The City Pierrot Ensemble present their second concert in our online 2021 Summer Sounds festival, including a performance of Peter Maxwell Davies' notorious monodrama and works by Simon Bainbridge, Soosan Lolavar and Ian Pace, with soloists Benedict Nelson and Georgia Mae Bishop.
Emblematic of Davies' incandescent creativity in the late 1960s, Eight Songs for a Mad King continues to shock and thrill audiences with its visceral theatricality. A soloist of implausible expressive and vocal range presents himself as George III, surrounded by an aviary of musicians representing the King's caged songbirds - and his crumbling psyche.
The evening also includes a tribute to the late Simon Bainbridge, with a performance of the influential composer's deeply moving settings of the poetry of Primo Levi, and Soosan Lolavar's Girl, an exploration of cultural memory, place and time, based on a fragmented Iranian folk melody.

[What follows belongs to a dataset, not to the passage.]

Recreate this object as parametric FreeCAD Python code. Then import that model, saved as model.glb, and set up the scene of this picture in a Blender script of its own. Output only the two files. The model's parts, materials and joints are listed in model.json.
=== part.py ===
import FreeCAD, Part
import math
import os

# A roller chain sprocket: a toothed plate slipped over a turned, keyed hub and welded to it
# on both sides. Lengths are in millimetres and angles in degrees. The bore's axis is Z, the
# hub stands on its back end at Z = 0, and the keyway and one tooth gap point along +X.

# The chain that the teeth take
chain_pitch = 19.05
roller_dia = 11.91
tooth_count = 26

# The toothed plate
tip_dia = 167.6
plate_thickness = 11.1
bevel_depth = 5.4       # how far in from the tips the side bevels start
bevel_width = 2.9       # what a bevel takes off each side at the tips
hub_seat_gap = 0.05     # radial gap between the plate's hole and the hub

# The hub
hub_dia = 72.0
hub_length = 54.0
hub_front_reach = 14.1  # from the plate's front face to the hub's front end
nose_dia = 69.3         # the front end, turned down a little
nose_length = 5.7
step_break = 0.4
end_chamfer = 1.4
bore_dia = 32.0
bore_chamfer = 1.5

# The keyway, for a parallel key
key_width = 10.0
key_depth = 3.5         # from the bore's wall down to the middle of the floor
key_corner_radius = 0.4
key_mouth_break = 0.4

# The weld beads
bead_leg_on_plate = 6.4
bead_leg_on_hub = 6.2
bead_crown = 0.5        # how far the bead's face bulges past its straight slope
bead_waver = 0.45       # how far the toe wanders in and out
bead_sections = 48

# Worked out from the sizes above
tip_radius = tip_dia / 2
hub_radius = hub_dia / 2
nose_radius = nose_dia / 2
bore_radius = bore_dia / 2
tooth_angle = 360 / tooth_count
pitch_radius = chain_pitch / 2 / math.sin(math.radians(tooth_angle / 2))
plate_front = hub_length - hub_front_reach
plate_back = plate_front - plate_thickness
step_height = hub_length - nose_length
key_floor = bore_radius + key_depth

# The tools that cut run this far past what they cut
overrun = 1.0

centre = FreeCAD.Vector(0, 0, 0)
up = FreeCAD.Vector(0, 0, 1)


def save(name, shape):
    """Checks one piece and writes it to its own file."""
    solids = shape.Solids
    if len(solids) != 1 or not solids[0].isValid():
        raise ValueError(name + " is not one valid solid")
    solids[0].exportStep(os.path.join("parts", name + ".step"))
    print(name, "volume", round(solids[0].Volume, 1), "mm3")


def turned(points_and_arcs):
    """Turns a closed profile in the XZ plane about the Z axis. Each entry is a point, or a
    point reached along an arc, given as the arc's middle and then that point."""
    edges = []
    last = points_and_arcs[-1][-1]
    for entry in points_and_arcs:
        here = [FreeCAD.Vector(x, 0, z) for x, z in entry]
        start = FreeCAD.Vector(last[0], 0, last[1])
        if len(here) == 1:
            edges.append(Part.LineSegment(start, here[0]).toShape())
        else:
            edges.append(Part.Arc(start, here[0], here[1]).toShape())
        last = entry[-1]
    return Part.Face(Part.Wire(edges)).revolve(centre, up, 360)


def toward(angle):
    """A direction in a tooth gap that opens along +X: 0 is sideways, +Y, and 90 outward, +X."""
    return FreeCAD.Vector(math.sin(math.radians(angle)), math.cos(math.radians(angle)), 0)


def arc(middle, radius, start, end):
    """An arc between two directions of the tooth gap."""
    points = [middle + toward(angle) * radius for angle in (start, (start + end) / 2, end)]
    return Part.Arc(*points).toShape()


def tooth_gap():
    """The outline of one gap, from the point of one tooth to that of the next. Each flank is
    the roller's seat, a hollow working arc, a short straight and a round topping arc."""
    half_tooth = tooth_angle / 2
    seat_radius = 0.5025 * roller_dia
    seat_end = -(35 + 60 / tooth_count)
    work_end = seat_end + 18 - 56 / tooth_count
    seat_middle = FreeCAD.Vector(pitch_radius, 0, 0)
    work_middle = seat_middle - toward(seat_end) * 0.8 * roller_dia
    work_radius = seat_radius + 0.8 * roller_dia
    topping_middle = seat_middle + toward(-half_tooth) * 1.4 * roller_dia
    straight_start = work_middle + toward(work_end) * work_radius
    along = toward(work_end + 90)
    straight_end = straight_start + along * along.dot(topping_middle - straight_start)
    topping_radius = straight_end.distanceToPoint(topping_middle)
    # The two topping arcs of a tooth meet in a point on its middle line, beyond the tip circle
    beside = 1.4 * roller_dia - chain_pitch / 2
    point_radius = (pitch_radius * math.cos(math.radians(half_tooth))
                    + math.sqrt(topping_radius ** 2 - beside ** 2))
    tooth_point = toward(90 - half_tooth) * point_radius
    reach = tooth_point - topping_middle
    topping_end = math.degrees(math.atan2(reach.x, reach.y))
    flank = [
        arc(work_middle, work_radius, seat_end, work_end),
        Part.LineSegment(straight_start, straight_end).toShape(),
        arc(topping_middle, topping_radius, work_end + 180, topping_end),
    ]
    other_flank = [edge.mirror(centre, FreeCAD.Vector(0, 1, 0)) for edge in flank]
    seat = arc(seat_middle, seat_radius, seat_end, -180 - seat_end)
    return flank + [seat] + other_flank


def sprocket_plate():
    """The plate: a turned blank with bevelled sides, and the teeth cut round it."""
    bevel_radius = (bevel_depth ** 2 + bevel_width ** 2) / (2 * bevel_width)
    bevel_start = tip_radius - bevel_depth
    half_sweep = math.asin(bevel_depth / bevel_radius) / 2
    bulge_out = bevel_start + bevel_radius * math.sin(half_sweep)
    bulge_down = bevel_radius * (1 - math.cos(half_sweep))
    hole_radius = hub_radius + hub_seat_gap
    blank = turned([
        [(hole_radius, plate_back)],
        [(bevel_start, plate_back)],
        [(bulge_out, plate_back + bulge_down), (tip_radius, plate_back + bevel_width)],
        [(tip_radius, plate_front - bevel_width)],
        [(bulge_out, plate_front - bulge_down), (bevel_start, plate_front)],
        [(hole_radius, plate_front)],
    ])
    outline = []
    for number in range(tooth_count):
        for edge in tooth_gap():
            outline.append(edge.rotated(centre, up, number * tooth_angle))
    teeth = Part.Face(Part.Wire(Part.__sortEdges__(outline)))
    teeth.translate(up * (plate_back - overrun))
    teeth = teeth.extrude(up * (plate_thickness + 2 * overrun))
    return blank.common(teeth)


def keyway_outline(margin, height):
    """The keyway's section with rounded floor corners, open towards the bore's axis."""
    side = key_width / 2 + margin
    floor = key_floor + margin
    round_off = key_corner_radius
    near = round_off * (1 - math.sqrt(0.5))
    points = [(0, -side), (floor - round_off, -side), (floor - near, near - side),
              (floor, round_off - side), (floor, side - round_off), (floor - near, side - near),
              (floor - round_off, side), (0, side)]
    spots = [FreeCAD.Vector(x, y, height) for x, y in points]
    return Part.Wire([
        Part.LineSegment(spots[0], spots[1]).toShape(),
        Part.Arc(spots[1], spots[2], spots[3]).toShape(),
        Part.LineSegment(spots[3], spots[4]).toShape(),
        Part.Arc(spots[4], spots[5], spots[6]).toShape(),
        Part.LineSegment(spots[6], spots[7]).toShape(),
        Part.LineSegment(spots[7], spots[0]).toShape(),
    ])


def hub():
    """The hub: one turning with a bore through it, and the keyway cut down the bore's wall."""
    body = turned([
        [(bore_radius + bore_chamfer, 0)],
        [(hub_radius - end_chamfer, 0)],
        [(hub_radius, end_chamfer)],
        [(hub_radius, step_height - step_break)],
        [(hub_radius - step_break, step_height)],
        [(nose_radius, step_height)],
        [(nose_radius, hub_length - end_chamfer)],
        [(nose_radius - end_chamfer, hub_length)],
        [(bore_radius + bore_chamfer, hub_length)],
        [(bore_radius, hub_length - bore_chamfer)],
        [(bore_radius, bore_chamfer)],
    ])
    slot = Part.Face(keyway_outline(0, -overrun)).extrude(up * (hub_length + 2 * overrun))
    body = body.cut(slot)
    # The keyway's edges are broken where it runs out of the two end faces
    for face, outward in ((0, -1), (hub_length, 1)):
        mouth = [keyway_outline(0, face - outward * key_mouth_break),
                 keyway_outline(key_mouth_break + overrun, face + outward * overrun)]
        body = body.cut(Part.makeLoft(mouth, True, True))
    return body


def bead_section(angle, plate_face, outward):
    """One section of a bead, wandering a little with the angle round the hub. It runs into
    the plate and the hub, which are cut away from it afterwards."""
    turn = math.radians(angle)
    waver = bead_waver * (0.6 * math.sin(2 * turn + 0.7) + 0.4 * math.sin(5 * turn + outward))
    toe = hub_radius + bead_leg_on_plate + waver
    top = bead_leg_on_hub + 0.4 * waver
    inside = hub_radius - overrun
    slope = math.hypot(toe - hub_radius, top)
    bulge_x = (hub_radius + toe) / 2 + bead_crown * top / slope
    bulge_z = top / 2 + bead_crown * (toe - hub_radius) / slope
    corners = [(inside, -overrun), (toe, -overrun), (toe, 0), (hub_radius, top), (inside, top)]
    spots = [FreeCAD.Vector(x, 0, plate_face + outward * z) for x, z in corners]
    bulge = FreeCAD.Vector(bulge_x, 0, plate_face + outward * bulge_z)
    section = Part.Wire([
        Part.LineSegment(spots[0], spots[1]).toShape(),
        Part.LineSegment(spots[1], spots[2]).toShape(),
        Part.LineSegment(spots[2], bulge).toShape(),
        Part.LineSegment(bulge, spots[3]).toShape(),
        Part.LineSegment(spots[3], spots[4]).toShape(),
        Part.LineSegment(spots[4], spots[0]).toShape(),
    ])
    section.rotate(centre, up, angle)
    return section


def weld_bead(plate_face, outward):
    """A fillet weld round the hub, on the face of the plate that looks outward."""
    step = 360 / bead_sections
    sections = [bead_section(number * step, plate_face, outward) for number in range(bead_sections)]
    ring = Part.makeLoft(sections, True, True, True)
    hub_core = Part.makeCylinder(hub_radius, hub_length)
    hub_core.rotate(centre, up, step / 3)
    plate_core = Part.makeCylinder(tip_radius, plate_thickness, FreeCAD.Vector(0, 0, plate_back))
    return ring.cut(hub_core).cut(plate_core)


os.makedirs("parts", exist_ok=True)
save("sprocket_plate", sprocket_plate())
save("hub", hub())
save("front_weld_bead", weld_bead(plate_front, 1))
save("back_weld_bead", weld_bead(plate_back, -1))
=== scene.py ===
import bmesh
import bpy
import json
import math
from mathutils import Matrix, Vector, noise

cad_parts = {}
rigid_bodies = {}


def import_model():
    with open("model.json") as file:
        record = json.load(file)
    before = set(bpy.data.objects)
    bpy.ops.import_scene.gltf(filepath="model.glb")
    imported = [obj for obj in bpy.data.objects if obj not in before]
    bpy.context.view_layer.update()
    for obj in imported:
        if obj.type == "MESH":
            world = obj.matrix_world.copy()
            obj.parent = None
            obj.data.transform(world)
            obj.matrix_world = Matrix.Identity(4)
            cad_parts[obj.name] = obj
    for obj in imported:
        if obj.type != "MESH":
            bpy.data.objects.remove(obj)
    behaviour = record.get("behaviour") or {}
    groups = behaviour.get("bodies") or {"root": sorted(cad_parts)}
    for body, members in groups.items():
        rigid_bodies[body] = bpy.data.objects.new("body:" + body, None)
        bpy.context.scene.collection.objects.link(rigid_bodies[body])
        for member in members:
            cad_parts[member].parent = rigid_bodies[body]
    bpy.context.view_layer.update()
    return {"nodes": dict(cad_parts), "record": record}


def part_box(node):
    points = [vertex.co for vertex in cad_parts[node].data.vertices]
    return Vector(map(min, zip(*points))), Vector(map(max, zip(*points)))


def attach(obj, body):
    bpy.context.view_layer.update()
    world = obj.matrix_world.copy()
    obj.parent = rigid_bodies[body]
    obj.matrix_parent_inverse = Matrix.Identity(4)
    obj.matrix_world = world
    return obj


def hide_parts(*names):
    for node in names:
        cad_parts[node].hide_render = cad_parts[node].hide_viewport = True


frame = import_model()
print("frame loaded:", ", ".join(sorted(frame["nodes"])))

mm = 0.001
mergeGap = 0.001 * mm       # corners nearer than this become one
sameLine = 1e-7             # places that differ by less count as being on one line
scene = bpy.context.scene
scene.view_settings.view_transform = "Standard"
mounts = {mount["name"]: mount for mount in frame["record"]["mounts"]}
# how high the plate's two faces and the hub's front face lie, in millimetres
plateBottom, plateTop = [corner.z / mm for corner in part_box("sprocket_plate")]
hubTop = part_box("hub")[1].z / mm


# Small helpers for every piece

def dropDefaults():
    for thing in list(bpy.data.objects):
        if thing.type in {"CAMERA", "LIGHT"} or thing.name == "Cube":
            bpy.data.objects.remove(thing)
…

Ian Pace's new work Matière: Le Palais de la mort, inspired by visions of the piano playing of Emily Brontë and the musical/sonic dimensions of the Brontë family, completes the programme.

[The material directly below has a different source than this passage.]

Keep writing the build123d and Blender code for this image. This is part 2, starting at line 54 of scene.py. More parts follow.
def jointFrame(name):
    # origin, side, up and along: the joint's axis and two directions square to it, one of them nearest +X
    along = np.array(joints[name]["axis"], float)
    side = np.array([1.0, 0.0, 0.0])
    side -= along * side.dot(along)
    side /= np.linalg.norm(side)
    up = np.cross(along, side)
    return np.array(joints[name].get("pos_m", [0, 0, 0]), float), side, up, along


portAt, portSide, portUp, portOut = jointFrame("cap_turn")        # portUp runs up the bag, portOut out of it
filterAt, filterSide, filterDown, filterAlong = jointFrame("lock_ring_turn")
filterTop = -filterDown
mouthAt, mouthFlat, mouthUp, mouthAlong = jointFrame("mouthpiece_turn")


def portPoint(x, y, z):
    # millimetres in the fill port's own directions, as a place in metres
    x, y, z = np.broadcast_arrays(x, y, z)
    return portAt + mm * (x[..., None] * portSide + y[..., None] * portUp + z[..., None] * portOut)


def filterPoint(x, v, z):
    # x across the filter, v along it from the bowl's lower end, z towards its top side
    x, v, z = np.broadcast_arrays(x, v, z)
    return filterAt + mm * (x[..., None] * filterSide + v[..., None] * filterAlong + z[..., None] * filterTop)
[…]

This event will be broadcast live and available to view via the YouTube stream below, or by clicking here.
Ian Pace, Matière: Le Palais de la mort (2021) (WP)
Peter Maxwell Davies, Eight Songs for a Mad King (1969)
Benedict Nelson, baritone
Georgia Mae Bishop, mezzo-soprano
Joshua Ballance, conductor
The City Pierrot Ensemble
The City Pierrot Ensemble is built around an outstanding core of musicians working at the Department of Music at City, including some who played in the earlier ensembles, The Pierrot Players and The Fires of London.

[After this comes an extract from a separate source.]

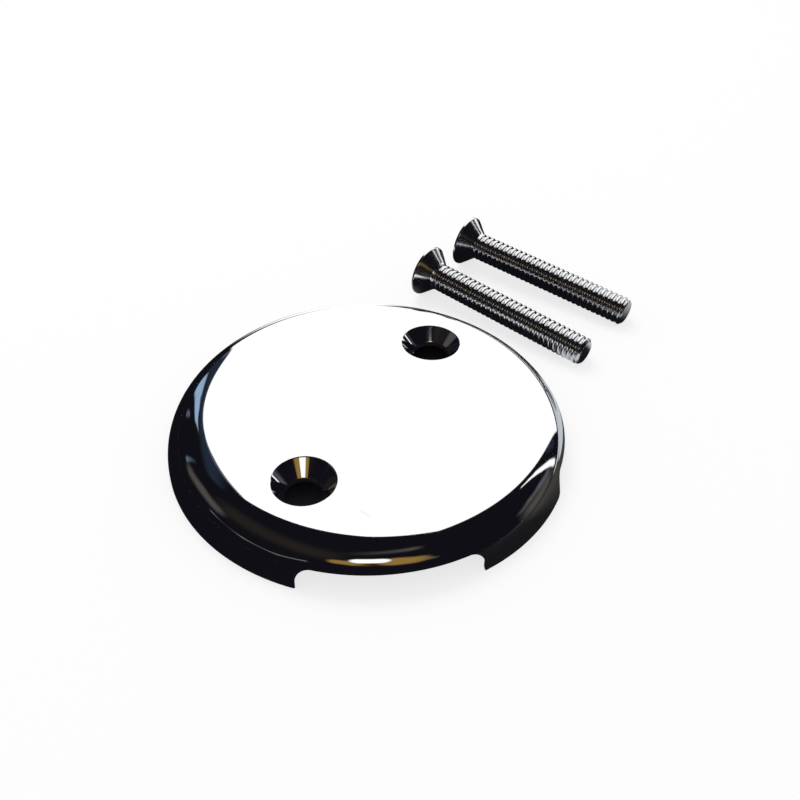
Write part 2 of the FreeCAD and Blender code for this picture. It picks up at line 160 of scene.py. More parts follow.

The ensemble gave its debut performance in 2017 with Schoenberg's epochal expressionist song cycle Pierrot Lunaire (with guest soloists Alwynne Pritchard and Adam de la Cour), alongside the rarely heard theatre piece by Michael Finnissy, Mr Punch, and Roger Redgate's Pierrot on the Stage of Desire.
They are resident at the Department, where their subsequent performances have included explorations of the late chamber music of Debussy, Berg, Webern and Zemlinsky, overlooked works by French composers Jolivet, Schmitt and Milhaud, and Messiaen's Quartet for the End of Time.